When we did eventually manage to pull out of Swansea, we had added almost two hours to our journey time. But by this point, I had started chatting to the lady who had sat beside me originally. I figured she was about my age, just a few years younger.

We exchanged pleasantries and slowly but surely, we exchanged details of our lives, professions, backgrounds, our mutual love of dogs and children – even dating stories. In truth, the journey became a pleasant one.

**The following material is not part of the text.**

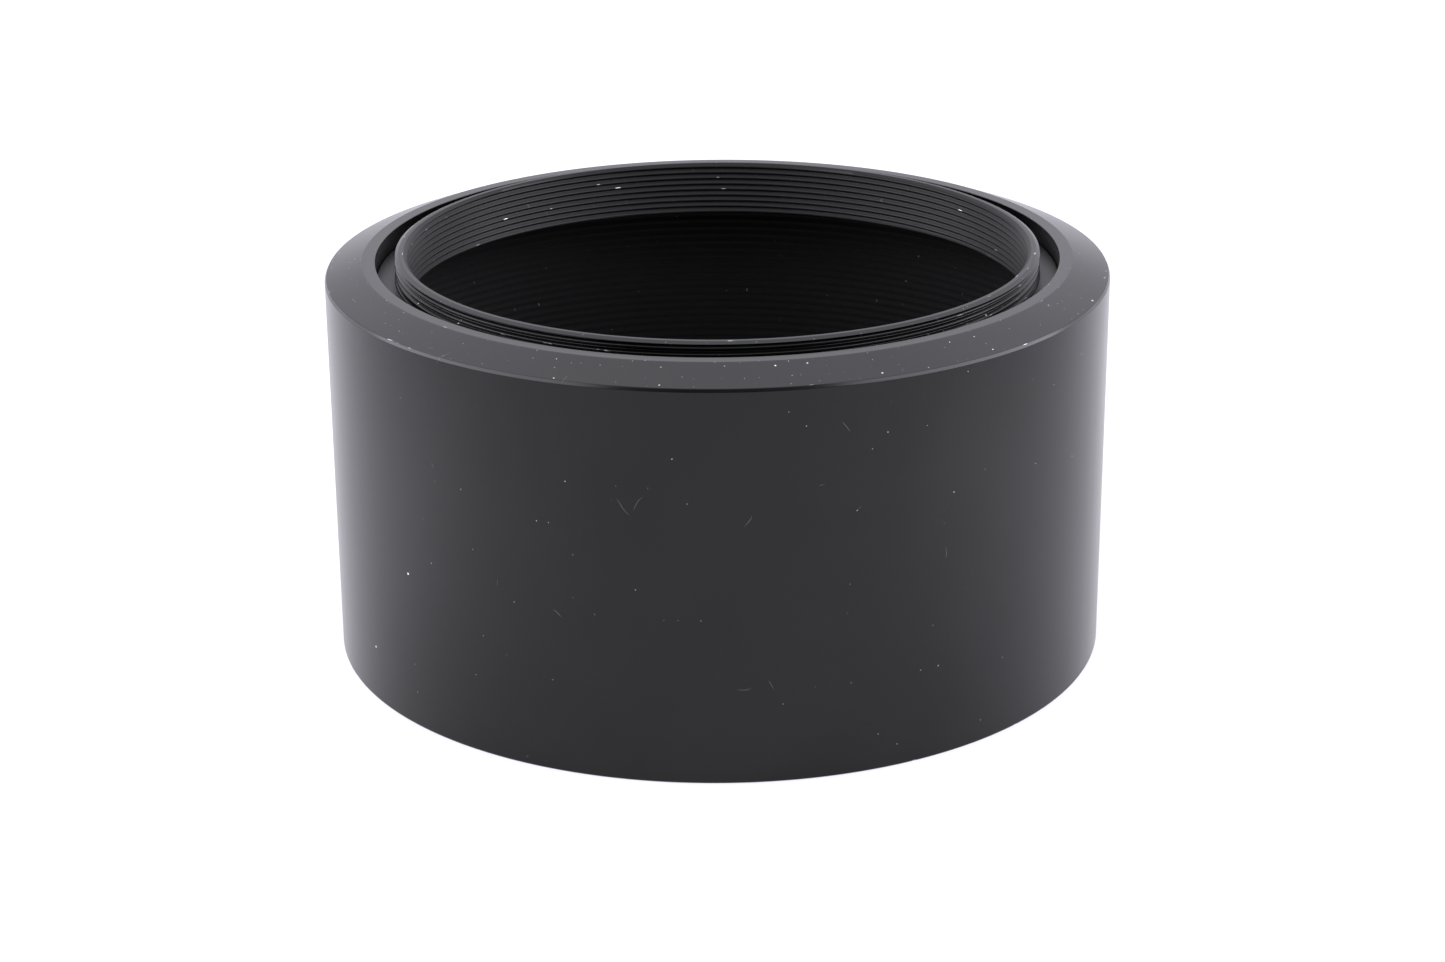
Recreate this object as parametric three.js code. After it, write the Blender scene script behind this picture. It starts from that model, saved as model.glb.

Chat became too free when another woman joined us in our carriage for three LONG stops. If I didn’t have creases in my forehead before she started on tales of dodgy doctors, bombings and her pet snake, my eyebrows were raised so high for so long during that brief encounter that I’m in serious need of Botox since. Make no mistake, she aged me. The photos of the snake probably took years off my life.

By the time I reached Paddington, I felt the need to check that Laura would find her way ok. Once again, today, on my return journey, Betty has initiated a chat with a stranger. It’s reinforced a thought that I had when I happened to share a train table with a very interesting elderly gentleman a few weeks ago. It is all to easy to look at phones, iPads, laptops and even books, keeping us connected to the world outside but in doing so, ignoring the folks right in front of us. We may get no chat at all, but we may find common ground, shared interests, connections and opportunities. We may learn, gain understanding, a new perspective. Surely that’s better?

Still, I will have to ensure, even if I do get into a most interesting conversation, not to take my eye off the ball; Welsh transportation will surely catch me out if I do, and I don’t want another trouser incident.